- Associated Press - Thursday, December 3, 2015

OLATHE, Kan. (AP) - A man who illegally voted in both Kansas and Arkansas while moving has pleaded guilty to a misdemeanor in a case that was among the first to be filed under a new state law that gives Kansas Secretary of State Kris Kobach the power to prosecute election fraud allegations.

Steven Gaedtke, 60, entered the plea Wednesday in Johnson County District Court, The Kansas City Star (http://bit.ly/1Nsn3NE ) reported. He will pay the maximum $500 fine and court costs.

“He’s an otherwise law-abiding citizen who made a mistake,” Gaedtke’s lawyer, Scott Gyllenborg, said.

Gaedtke and his wife, Betty Gaedtke, 61, applied for advance voting ballots in Johnson County for the 2010 general election and submitted them while they were traveling back and forth over several months from Olathe to a home in Arkansas. During that time, they also voted in person in Arkansas, Trey Pettlon, the lawyer for Betty Gaedtke, said earlier.

Betty Gaedtke is charged with three misdemeanor counts related to unlawful voting. Pettlon said he will enter a not guilty plea for her Thursday.

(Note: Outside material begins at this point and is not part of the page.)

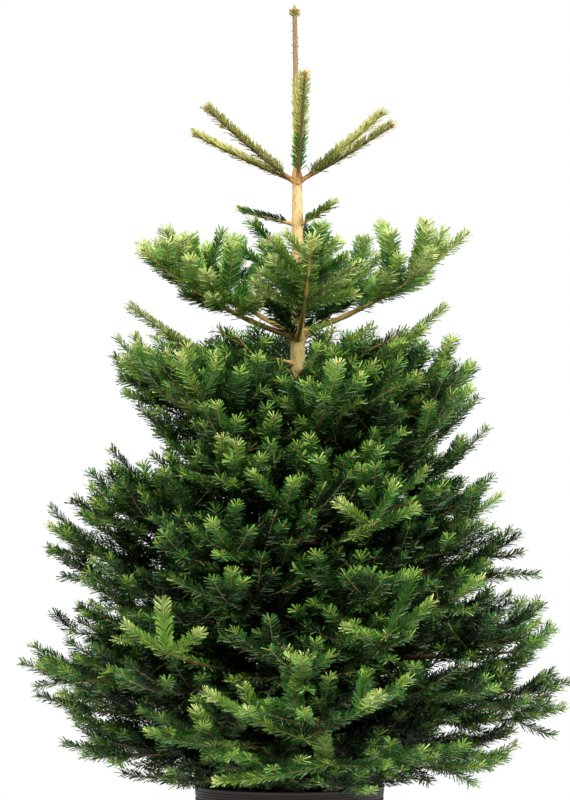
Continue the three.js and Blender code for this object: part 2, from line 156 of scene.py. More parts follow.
def young_bark(name, roughness, span, tints, spacing, detail, fineness, dark, grooves, depth):
    """Thin bark, tinted by height and darker in the grooves of its grain. `tints` are colours at shares of
    the `span` of heights, `spacing` is from groove to groove along x, y and z, `fineness` is how strong the
    finer grain is, and `grooves` is the range of the grain over which it turns `dark`."""
    bark, shader = new_material(name, {"Roughness": roughness, "IOR": 1.45})
    place = add_node(bark, "TexCoord").outputs["Object"]
    height = add_node(bark, "SeparateXYZ", {"Vector": place}).outputs["Z"]
    lowest, highest = span
    share = add_node(
        bark, "MapRange", {"Value": height, "From Min": lowest / METRE, "From Max": highest / METRE},
    )
    tint = add_node(bark, "ValToRGB", {"Fac": share.outputs["Result"]})
    stops = tint.color_ramp.elements
    stops[0].color = linear(tints[0][1])
    stops[1].color = linear(tints[-1][1])
    for stop, colour in tints[1:-1]:
        stops.new(stop).color = linear(colour)
    to_scale = add_node(bark, "Mapping", {"Vector": place, "Scale": [METRE / apart for apart in spacing]})
    grain = add_node(
        bark, "TexNoise",
        {"Vector": to_scale.outputs["Vector"], "Scale": 1, "Detail": detail, "Roughness": fineness},
    ).outputs["Fac"]
    groove = add_node(bark, "MapRange", {"Value": grain, "From Min": grooves[0], "From Max": grooves[1]})
    shaded = add_node(
        bark, "MixRGB",
        {"Fac": groove.outputs["Result"], "Color1": tint.outputs["Color"], "Color2": linear(dark)},
    )
    bark.node_tree.links.new(shaded.outputs["Color"], shader.inputs["Base Color"])
    dent = add_node(bark, "Bump", {"Height": grain, "Strength": 0.5, "Distance": depth / METRE})
    bark.node_tree.links.new(dent.outputs["Normal"], shader.inputs["Normal"])
    return bark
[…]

“She maintains she’s innocent,” he said.

Steven Gaedtke is a Vietnam veteran who served in the U.S. Air Force, Pettlon said. Betty Gaedtke volunteers as a domestic violence educator. They built a cabin in the Arkansas Ozarks for their retirement.

Kobach’s office argues that it is protecting the integrity of elections. He said Thursday that pursuing such cases will deter people from double-voting and the guilty plea is significant because, previously, such cases weren’t prosecuted or defendants avoided fines.

“Five hundred dollars is not a slap on the wrist,” Kobach told The Associated Press. “That’s a lot of money in my book, plus he had to pay his attorney.”

Critics say voter fraud is rare.

Assistant Secretary of State Eric Rucker noted that during the 2015 legislative session, lawmakers increased several categories of unlawful voting from misdemeanors to felonies, which carry more severe potential penalties.

The cases against the Gaedtkes marked the start of Kobach’s promised crackdown on voter fraud. Cases from 2010 were chosen because of a five-year statute of limitations. The types of charges and penalties were subject to the laws at the time.

Kobach said his office plans to file additional election fraud cases by the end of the year. He is the only secretary of state in the nation with the authority to prosecute voter fraud cases.